Fake Home Depot Product Recall Refund Scam
Fraudsters impersonate Home Depot with fake product-recall messages about power tools, appliances, or building materials, directing victims to phishing pages to steal their login and payment details.
Part of: Fake Product Recall Refund Scams
Last reviewed: 8 June 2026
Home Depot sells a wide range of products — including power tools, appliances, and building materials — that are occasionally subject to genuine safety recalls. Scammers exploit consumer awareness of these real recalls by issuing fake notices that target precisely the categories of product most likely to be recalled.
A text or email claiming that a power tool or appliance purchased at Home Depot poses a fire or electrical hazard triggers immediate concern, and victims who click the recall link are taken to a convincing Home Depot phishing page. The combination of safety urgency and the large-ticket nature of many Home Depot purchases makes this a particularly effective social engineering vector.

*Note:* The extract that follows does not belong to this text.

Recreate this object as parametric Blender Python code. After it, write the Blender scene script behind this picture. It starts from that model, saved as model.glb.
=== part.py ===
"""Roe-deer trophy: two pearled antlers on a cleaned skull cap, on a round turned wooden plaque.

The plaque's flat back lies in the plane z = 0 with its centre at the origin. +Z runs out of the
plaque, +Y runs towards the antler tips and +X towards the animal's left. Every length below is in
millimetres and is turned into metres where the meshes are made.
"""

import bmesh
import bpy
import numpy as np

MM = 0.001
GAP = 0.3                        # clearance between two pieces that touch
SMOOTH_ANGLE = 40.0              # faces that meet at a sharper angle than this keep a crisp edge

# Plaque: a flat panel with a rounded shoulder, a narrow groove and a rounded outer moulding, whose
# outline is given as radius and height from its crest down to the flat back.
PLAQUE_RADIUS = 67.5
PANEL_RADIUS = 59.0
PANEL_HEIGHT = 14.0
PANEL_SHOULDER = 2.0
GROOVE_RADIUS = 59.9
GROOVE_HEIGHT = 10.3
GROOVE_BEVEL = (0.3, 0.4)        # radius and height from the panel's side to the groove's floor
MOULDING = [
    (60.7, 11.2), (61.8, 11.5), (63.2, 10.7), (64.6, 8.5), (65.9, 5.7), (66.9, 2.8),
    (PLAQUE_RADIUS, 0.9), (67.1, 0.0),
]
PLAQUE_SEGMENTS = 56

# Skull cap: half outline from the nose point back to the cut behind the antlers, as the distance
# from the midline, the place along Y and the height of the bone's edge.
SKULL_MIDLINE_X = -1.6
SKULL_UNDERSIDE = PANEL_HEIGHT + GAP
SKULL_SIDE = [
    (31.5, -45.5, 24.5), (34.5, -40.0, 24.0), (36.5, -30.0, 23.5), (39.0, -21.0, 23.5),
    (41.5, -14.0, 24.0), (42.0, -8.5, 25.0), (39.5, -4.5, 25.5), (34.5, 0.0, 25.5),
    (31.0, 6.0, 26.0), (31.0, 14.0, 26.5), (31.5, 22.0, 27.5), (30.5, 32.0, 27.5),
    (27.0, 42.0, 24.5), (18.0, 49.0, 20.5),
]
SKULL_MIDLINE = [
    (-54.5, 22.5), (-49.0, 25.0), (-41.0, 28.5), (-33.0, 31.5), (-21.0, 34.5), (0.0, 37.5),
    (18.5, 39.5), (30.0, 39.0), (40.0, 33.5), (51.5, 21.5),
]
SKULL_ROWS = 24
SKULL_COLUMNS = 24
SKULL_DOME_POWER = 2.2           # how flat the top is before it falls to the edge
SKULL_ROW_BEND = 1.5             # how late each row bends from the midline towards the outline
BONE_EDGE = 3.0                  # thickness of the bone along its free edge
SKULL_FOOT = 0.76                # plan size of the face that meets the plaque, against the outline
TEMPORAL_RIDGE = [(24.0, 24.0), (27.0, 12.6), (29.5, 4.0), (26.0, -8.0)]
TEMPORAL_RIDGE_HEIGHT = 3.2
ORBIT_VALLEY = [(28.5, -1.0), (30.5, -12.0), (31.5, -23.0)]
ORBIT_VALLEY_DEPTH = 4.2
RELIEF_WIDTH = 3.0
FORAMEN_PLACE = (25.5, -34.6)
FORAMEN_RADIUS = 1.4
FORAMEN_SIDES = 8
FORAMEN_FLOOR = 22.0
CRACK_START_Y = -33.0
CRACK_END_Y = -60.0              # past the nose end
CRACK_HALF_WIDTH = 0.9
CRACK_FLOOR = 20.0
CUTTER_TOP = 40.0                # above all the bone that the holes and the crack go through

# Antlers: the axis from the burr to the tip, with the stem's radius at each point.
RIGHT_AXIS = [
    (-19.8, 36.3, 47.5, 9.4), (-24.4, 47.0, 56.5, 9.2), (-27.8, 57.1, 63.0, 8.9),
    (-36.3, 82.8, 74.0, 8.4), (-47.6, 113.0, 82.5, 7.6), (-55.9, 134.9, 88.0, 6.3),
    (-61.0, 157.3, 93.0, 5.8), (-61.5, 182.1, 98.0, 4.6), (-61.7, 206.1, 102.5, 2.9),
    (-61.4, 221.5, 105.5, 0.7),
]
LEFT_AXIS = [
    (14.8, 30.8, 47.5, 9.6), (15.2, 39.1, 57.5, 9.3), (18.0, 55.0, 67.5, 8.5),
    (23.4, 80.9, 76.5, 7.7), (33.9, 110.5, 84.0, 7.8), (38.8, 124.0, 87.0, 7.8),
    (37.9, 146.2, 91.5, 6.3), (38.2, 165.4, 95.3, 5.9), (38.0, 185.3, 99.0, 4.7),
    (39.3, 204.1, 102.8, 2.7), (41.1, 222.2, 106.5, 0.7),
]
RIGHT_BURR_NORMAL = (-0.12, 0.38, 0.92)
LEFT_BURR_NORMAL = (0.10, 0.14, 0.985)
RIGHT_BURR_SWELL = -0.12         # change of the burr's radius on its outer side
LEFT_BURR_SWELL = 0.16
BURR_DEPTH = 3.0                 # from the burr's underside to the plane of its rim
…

Home Depot publishes genuine product recalls at homedepot.com/recalls and coordinates with the CPSC for safety recalls. Any refund from a genuine recall is initiated through the store or via the return process — never by clicking an email link and re-entering card details.
How this scam works on the Home Depot brand
The phishing text arrives from an unknown number: 'Home Depot Safety Alert: A power tool in your recent order has been recalled due to a fire risk. Tap to claim your refund before the deadline: [link].' The urgency and safety framing compels immediate action.

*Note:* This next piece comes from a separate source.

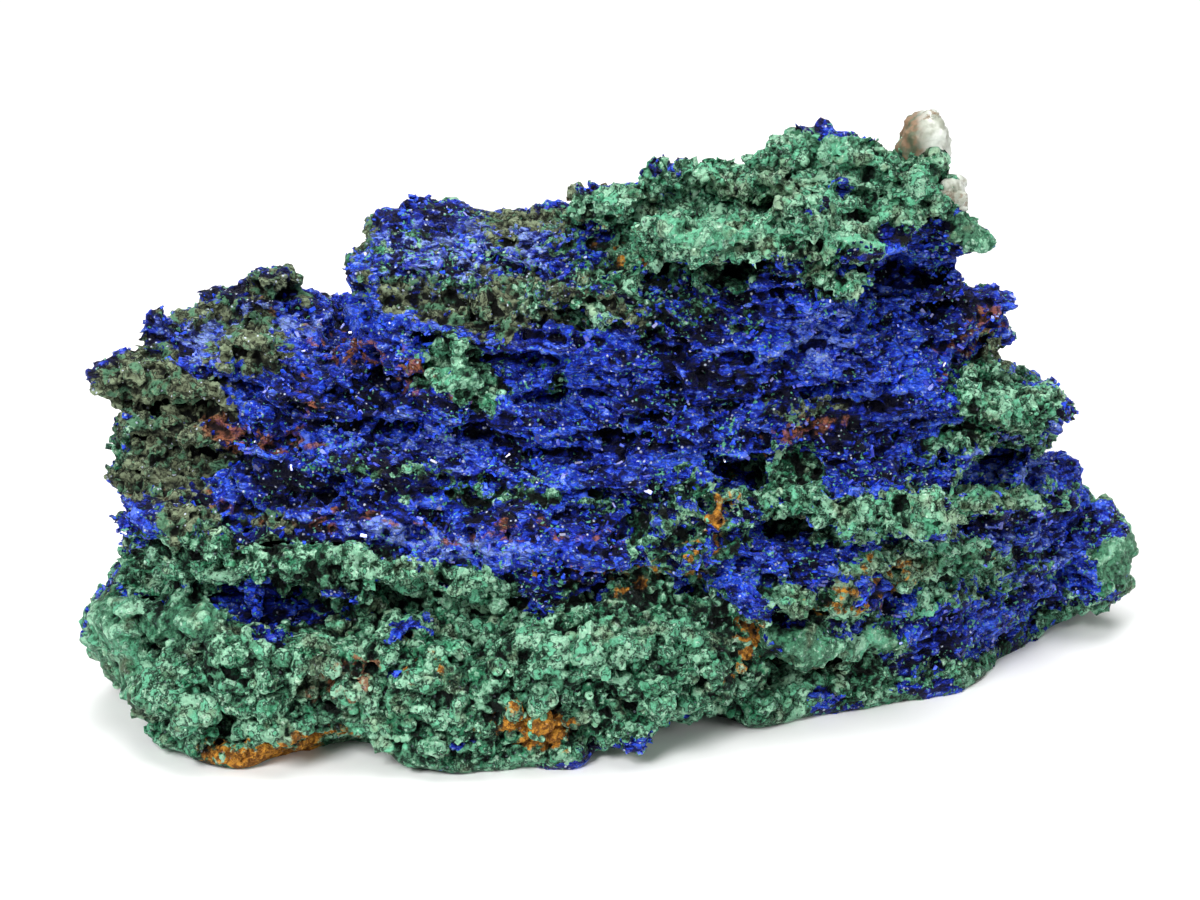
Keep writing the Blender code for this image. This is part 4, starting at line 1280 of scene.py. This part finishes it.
class SPECIMEN_OT_scatter_beads(bpy.types.Operator):
    """Set round malachite beads on the green crust"""

    bl_idname = "specimen.scatter_beads"
    bl_label = "Scatter Malachite Beads"

    def execute(self, context):
        sizes = context.scene.specimen_scatter
        material = bead_material(context.scene.specimen_colours)
        scatter(BEADS, sizes.bead_diameter, sizes.bead_spread, material, sizes.seed)
        return {"FINISHED"}


class SPECIMEN_OT_scatter_crystals(bpy.types.Operator):
    """Set small glassy azurite blades on the blue ground"""

    bl_idname = "specimen.scatter_crystals"
    bl_label = "Scatter Azurite Crystals"

    def execute(self, context):
        sizes = context.scene.specimen_scatter
        material = crystal_material(context.scene.specimen_colours)
        seed = sizes.seed + CRYSTAL_SEED_STEP
        scatter(CRYSTALS, sizes.crystal_length, sizes.crystal_spread, material, seed)
        return {"FINISHED"}


def quartz_lumps(material):
    """Tree that turns a smooth ball into a lumpy, faintly faceted quartz knob."""
    net = GeometryNet("quartz_lumps")
    lump = net.size("Lump Size", 2.6 * MM)
    height = net.size("Lump Height", 0.9 * MM)
    facet = net.size("Facet Size", 1.6 * MM)
    place = net.position()
    swell = (net.noise(place, lump) - 0.5) * height * 2
    faces = tilted_blocks(net, place, facet) * height * 0.6
    net.shift(net.scaled(net.normal(), swell + faces))
    net.finish(material)
    return net


class SPECIMEN_OT_grow_quartz(bpy.types.Operator):
    """Grow the two milky quartz knobs at the cap's right corner"""

    bl_idname = "specimen.grow_quartz"
    bl_label = "Grow Quartz Knobs"

    def execute(self, context):
        tree = quartz_lumps(quartz_material(context.scene.specimen_colours))
        for name, centre, half_sizes in QUARTZ_KNOBS:
            ball = bmesh.new()
            bmesh.ops.create_icosphere(ball, subdivisions=5, radius=1.0)
            for vertex in ball.verts:
                vertex.co = [math.copysign(abs(part) ** BLUNTNESS, part) for part in vertex.co]
            bmesh.ops.scale(ball, vec=Vector(half_sizes) * MM, verts=ball.verts)
            bmesh.ops.translate(ball, vec=Vector(centre) * MM, verts=ball.verts)
            mesh = bpy.data.meshes.new(name)
            ball.to_mesh(mesh)
            ball.free()
            mesh = grown(mesh, tree, name)
            mesh.shade_smooth()
            place_piece(name, mesh)
        return {"FINISHED"}


# --- Stage ---------------------------------------------------------------------------------


def floor_material(tone):
    """Matt, faintly clouded and pale."""
    net = Finish("pale_floor")
    cloud = net.noise(net.place, 0.05)
    darker = tuple(channel * 0.97 for channel in tone[:3]) + (1.0,)
    net.set("Base Color", net.mix_colour(cloud, tone, darker))
    net.set("Roughness", 0.6)
    return net.material


def backdrop_mesh():
    """A floor that curves up into a wall behind the specimen."""
    half_width, front, bend, radius, top, steps = 2.0, -1.6, 0.9, 0.5, 1.8, 15
    turns = [math.radians(90 * step / steps) for step in range(steps + 1)]
    profile = [(front, 0.0)]
    profile += [(bend + radius * math.sin(a), radius - radius * math.cos(a)) for a in turns]
    profile.append((bend + radius, top))
    sheet = bmesh.new()
    rows = [[sheet.verts.new((x, y, z)) for x in (-half_width, half_width)] for y, z in profile]
    for (near_left, near_right), (far_left, far_right) in zip(rows, rows[1:]):
        sheet.faces.new((near_left, near_right, far_right, far_left))
    mesh = bpy.data.meshes.new("backdrop")
    sheet.to_mesh(mesh)
    sheet.free()
    mesh.shade_smooth()
    return mesh


def add_light(name, place, size, watts):
    """A square soft light aimed at the specimen."""
    light = bpy.data.lights.new(name, "AREA")
    light.size = size
    light.energy = watts
    holder = bpy.data.objects.new(name, light)
    holder.location = place
    holder.rotation_euler = (VIEW_AIM - Vector(place)).to_track_quat("-Z", "Y").to_euler()
    bpy.context.scene.collection.objects.link(holder)


class SPECIMEN_OT_lay_stage(bpy.types.Operator):
    """Lay the pale floor, the soft lights and the camera"""

    bl_idname = "specimen.lay_stage"
    bl_label = "Lay Stage"

    def execute(self, context):
        scene = context.scene
        sizes = scene.specimen_stage
        floor = bpy.data.objects.new("backdrop", backdrop_mesh())
        floor.data.materials.append(floor_material(sizes.floor))
        scene.collection.objects.link(floor)
        floor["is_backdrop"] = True
        add_light("key_light", (-0.35, -0.55, 0.60), 0.35, sizes.key_power)
        add_light("fill_light", (0.60, -0.45, 0.30), 0.45, sizes.fill_power)
        add_light("top_light", (0.05, 0.10, 0.75), 0.60, sizes.top_power)
        world = bpy.data.worlds.new("soft_room")
        world.use_nodes = True
        surroundings = world.node_tree.nodes["Background"].inputs
        surroundings["Color"].default_value = (1, 1, 1, 1)
        surroundings["Strength"].default_value = sizes.ambient
        scene.world = world
        scene.view_settings.view_transform = "Standard"
        towards = Vector(VIEW_TOWARDS)
        camera = bpy.data.objects.new("camera", bpy.data.cameras.new("camera"))
        camera.data.lens = sizes.lens
        camera.data.sensor_width = 36.0
        camera.data.clip_start = 0.01
        camera.location = VIEW_AIM + towards * VIEW_DISTANCE
        camera.rotation_euler = (-towards).to_track_quat("-Z", "Y").to_euler()
        scene.collection.objects.link(camera)
        scene.camera = camera
        return {"FINISHED"}


class SPECIMEN_PT_panel(bpy.types.Panel):
    """Sidebar panel with the specimen's pieces and sizes"""

    bl_idname = "SPECIMEN_PT_panel"
    bl_label = "Azurite Specimen"
    bl_space_type = "VIEW_3D"
    bl_region_type = "UI"
    bl_category = "Specimen"

    def draw(self, context):
        for operator in OPERATORS:
            self.layout.operator(operator.bl_idname)
        for group in GROUPS:
            settings = getattr(context.scene, group)
            box = self.layout.box()
            for name in settings.bl_rna.properties.keys():
                if name not in ("name", "rna_type"):
                    box.prop(settings, name)


GROUPS = {
    "specimen_crust": CrustSizes,
    "specimen_colours": MineralColours,
    "specimen_scatter": ScatterSizes,
    "specimen_stage": StageSizes,
}
OPERATORS = (
    SPECIMEN_OT_grow_crust,
    SPECIMEN_OT_scatter_beads,
    SPECIMEN_OT_scatter_crystals,
    SPECIMEN_OT_grow_quartz,
    SPECIMEN_OT_lay_stage,
)


def register():
    for item in (*GROUPS.values(), *OPERATORS, SPECIMEN_PT_panel):
        bpy.utils.register_class(item)
    for name, group in GROUPS.items():
        setattr(bpy.types.Scene, name, bpy.props.PointerProperty(type=group))


def unregister():
    for name in GROUPS:
        delattr(bpy.types.Scene, name)
    for item in (SPECIMEN_PT_panel, *reversed(OPERATORS), *GROUPS.values()):
        bpy.utils.unregister_class(item)


def main():
    register()
    bpy.ops.specimen.grow_crust()
    bpy.ops.specimen.scatter_beads()
    bpy.ops.specimen.scatter_crystals()
    bpy.ops.specimen.grow_quartz()
    bpy.ops.specimen.lay_stage()
    bpy.data.meshes.remove(bpy.data.meshes["grown_crust"])
    bpy.context.view_layer.update()
    boxes = {"solid": SOLID_BOX, "visual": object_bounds()}
    boxes = {name: [list(corner) for corner in box] for name, box in boxes.items()}


if __name__ == "__main__":
    main()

The link resolves to a lookalike Home Depot sign-in page. After logging in, a second screen asks for the card number and billing address 'to confirm the account receiving the refund'. This data is captured for card fraud.
The email variant includes a fake CPSC cooperation badge and a reference number, giving the notice an official veneer. The specific product is described generically — 'your recent power tool purchase' — as the scammer does not know what the victim bought, but the broader category is plausible for a Home Depot customer.
Common red flags
- Text or email arrives from a non-Home Depot number or domain
- You are asked to re-enter payment card details to receive a recall refund
- The recalled product is described vaguely and does not match any specific item in your purchase history at homedepot.com
- No matching recall notice exists when you check homedepot.com/recalls or your account order history
- Urgency language states the refund expires within 24-48 hours
- The link URL contains 'homedepot' but with additional characters or a different domain suffix
How to protect yourself
- Check homedepot.com/recalls and your order history directly to verify any recall communication
- Home Depot recall refunds are processed through the store or by mail — no email link or card re-entry is required
- Forward suspicious texts to 7726
- Change your Home Depot account password if you logged in via a suspicious link
- Contact Home Depot customer service at 1-800-466-3337 to report the phishing message
- Alert your card issuer immediately if payment details were entered
How to report it
- Report phishing to Home Depot at 1-800-466-3337
- Forward suspicious texts to 7726
- File a complaint with the FTC at reportfraud.ftc.gov
- Check cpsc.gov/recalls to verify whether any product recall is genuine
Frequently asked questions
How does a real Home Depot product recall work?
Home Depot lists recalls at homedepot.com/recalls and may contact affected customers by email from '@homedepot.com' addresses. Refunds or replacements are handled in-store or by return mail — no card re-entry via email is ever required.
How do I verify whether a product I bought at Home Depot is under recall?
Visit homedepot.com/recalls and search by brand or product type, or check the CPSC recall database at cpsc.gov/recalls.
What if I entered my card details before reading this?
Contact your card issuer immediately to freeze the card. Change your Home Depot account password and monitor for any unauthorised transactions.